-- start Dataset extract --
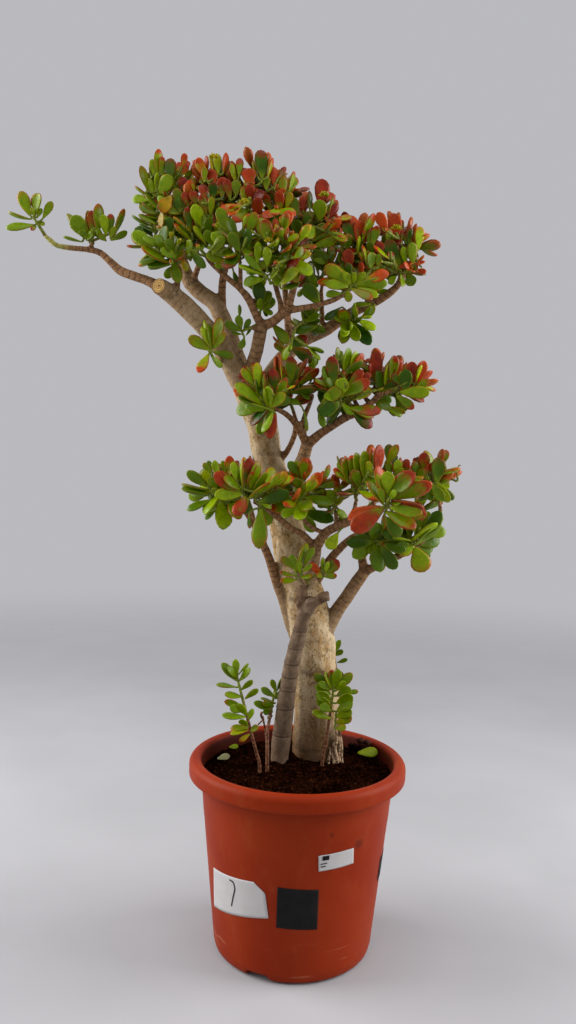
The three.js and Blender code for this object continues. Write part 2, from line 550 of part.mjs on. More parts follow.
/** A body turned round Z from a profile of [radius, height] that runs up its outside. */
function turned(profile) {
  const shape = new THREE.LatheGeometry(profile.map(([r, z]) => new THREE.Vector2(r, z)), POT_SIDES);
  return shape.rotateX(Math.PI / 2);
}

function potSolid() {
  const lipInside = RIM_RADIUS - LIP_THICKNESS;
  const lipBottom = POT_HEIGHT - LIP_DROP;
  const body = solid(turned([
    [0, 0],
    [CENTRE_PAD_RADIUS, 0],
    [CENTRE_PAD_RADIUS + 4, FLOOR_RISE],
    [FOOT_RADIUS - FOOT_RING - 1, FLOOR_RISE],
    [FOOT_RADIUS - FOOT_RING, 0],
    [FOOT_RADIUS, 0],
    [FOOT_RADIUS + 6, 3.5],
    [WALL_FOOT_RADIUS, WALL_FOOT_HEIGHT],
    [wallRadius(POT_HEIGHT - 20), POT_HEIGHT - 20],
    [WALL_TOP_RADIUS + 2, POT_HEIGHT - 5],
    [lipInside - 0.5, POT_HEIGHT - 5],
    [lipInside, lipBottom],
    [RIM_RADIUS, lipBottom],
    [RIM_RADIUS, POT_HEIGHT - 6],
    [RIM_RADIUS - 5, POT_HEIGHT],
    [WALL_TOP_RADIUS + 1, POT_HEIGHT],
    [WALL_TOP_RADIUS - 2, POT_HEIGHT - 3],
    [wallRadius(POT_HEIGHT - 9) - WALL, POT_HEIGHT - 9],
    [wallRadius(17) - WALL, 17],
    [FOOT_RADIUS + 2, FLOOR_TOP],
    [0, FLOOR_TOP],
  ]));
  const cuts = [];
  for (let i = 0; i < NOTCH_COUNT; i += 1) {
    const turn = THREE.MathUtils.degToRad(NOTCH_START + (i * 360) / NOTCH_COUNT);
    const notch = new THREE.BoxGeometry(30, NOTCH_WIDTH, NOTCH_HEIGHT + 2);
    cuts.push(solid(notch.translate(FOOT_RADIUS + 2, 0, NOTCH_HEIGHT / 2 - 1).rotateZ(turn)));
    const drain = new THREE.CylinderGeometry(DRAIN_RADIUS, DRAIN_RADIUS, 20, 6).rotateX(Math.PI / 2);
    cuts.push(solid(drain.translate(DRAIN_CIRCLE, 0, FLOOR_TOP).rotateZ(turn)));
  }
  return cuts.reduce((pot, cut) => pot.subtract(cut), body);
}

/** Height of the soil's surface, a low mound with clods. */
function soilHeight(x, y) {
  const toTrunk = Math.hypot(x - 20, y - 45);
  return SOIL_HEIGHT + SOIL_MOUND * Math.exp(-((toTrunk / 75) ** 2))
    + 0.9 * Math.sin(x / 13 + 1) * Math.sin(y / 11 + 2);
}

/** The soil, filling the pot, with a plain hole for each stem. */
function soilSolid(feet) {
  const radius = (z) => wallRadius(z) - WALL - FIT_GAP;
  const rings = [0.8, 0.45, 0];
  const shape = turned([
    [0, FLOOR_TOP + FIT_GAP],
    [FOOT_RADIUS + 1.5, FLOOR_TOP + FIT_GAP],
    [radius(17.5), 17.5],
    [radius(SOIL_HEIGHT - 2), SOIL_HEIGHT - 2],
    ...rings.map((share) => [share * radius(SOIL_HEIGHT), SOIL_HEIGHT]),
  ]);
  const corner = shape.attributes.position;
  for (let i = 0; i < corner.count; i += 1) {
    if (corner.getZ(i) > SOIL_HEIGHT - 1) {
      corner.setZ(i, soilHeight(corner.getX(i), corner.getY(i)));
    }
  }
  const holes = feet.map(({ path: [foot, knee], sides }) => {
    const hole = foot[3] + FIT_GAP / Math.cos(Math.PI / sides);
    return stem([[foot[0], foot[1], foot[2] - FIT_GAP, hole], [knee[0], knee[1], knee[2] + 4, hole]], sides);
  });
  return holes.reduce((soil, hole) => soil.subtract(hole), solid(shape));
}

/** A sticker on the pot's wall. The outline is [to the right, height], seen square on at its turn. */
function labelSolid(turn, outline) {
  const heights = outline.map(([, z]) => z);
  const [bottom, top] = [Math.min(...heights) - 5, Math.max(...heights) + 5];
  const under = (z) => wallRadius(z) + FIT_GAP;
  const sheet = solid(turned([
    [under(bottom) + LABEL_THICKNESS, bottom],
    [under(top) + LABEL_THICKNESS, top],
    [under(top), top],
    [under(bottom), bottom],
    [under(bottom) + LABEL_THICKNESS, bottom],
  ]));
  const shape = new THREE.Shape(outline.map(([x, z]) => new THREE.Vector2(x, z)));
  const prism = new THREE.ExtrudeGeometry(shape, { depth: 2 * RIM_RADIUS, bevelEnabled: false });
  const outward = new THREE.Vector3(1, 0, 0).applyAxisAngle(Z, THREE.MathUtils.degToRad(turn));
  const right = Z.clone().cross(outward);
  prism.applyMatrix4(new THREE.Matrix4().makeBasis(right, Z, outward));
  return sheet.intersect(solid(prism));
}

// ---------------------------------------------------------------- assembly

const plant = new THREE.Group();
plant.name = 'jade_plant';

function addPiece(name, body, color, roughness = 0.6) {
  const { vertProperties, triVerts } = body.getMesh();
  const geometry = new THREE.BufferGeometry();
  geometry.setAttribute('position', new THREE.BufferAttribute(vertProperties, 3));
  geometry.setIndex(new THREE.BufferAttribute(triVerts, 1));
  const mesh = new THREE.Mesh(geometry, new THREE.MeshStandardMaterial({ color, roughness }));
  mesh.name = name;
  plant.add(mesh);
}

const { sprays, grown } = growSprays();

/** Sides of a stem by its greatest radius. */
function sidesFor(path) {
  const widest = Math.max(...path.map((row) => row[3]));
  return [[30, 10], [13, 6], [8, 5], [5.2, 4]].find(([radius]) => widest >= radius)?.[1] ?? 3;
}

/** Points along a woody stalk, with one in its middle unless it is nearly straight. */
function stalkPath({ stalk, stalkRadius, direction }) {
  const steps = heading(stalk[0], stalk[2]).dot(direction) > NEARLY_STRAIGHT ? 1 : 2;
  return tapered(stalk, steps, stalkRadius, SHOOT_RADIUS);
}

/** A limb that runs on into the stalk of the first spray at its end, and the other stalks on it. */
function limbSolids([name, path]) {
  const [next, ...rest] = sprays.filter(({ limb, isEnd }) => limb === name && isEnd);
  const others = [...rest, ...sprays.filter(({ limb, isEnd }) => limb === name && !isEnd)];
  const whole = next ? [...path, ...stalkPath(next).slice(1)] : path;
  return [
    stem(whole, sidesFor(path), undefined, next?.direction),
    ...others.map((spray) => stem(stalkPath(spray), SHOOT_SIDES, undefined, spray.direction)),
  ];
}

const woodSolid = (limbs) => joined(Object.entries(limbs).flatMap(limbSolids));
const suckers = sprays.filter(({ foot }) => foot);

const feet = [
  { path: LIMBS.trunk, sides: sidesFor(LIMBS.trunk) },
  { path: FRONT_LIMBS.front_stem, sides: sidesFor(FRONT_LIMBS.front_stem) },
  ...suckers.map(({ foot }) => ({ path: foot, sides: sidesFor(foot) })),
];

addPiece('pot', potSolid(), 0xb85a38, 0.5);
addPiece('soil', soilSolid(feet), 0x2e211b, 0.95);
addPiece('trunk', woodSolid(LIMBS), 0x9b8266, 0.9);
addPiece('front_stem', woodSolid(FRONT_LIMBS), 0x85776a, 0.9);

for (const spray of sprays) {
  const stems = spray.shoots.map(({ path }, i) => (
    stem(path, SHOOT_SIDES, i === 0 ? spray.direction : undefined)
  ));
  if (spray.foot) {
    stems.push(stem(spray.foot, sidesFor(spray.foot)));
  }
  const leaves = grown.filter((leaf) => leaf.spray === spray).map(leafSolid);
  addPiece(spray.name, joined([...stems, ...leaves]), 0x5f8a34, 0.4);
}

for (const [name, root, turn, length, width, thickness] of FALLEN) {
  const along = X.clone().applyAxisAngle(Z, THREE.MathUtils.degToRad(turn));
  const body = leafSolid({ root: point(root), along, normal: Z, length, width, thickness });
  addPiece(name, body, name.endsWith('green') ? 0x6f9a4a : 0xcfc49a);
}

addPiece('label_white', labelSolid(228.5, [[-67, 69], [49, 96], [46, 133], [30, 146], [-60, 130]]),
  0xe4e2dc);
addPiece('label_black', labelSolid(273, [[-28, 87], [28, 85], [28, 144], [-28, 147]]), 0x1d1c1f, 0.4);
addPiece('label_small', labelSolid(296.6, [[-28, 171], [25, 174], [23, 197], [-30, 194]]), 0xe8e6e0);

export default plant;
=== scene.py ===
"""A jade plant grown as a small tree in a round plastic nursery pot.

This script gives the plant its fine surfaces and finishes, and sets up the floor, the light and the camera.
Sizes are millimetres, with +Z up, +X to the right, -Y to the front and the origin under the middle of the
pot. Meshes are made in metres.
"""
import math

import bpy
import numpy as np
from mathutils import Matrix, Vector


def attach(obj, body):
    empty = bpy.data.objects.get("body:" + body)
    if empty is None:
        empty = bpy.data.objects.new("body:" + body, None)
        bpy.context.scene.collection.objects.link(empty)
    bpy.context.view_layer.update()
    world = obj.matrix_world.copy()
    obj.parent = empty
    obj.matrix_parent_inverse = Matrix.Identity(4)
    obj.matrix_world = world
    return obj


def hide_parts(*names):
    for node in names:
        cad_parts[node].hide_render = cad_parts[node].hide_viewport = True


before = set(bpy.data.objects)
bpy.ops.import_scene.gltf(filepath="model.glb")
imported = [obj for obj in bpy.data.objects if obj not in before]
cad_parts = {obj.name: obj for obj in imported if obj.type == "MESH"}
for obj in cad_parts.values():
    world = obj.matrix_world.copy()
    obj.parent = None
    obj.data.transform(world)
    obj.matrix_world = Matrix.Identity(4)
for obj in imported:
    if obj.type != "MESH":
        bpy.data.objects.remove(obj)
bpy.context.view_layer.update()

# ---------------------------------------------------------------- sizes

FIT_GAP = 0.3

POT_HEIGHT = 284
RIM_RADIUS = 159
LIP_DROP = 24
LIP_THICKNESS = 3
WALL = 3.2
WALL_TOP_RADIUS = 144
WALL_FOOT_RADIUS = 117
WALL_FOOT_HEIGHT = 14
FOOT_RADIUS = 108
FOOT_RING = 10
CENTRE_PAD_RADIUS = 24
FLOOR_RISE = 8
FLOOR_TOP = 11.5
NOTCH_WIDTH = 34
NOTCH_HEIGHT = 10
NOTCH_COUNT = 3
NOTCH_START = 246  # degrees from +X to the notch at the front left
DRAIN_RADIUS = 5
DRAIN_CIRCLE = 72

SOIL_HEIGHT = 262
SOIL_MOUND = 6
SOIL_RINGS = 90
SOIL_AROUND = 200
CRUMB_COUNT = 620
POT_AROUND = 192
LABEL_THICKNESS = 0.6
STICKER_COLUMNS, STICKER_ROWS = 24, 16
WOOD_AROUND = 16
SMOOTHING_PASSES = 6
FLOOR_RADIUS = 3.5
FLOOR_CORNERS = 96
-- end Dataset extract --
**Task statement**
Give again, word for word, only the lines running from the line with "for (const [name, root, turn, length, width, thickness]" through the line with "for node in"; include both of those lines.

**Full output**
for (const [name, root, turn, length, width, thickness] of FALLEN) {
  const along = X.clone().applyAxisAngle(Z, THREE.MathUtils.degToRad(turn));
  const body = leafSolid({ root: point(root), along, normal: Z, length, width, thickness });
  addPiece(name, body, name.endsWith('green') ? 0x6f9a4a : 0xcfc49a);
}

addPiece('label_white', labelSolid(228.5, [[-67, 69], [49, 96], [46, 133], [30, 146], [-60, 130]]),
  0xe4e2dc);
addPiece('label_black', labelSolid(273, [[-28, 87], [28, 85], [28, 144], [-28, 147]]), 0x1d1c1f, 0.4);
addPiece('label_small', labelSolid(296.6, [[-28, 171], [25, 174], [23, 197], [-30, 194]]), 0xe8e6e0);

export default plant;
=== scene.py ===
"""A jade plant grown as a small tree in a round plastic nursery pot.

This script gives the plant its fine surfaces and finishes, and sets up the floor, the light and the camera.
Sizes are millimetres, with +Z up, +X to the right, -Y to the front and the origin under the middle of the
pot. Meshes are made in metres.
"""
import math

import bpy
import numpy as np
from mathutils import Matrix, Vector


def attach(obj, body):
    empty = bpy.data.objects.get("body:" + body)
    if empty is None:
        empty = bpy.data.objects.new("body:" + body, None)
        bpy.context.scene.collection.objects.link(empty)
    bpy.context.view_layer.update()
    world = obj.matrix_world.copy()
    obj.parent = empty
    obj.matrix_parent_inverse = Matrix.Identity(4)
    obj.matrix_world = world
    return obj


def hide_parts(*names):
    for node in names:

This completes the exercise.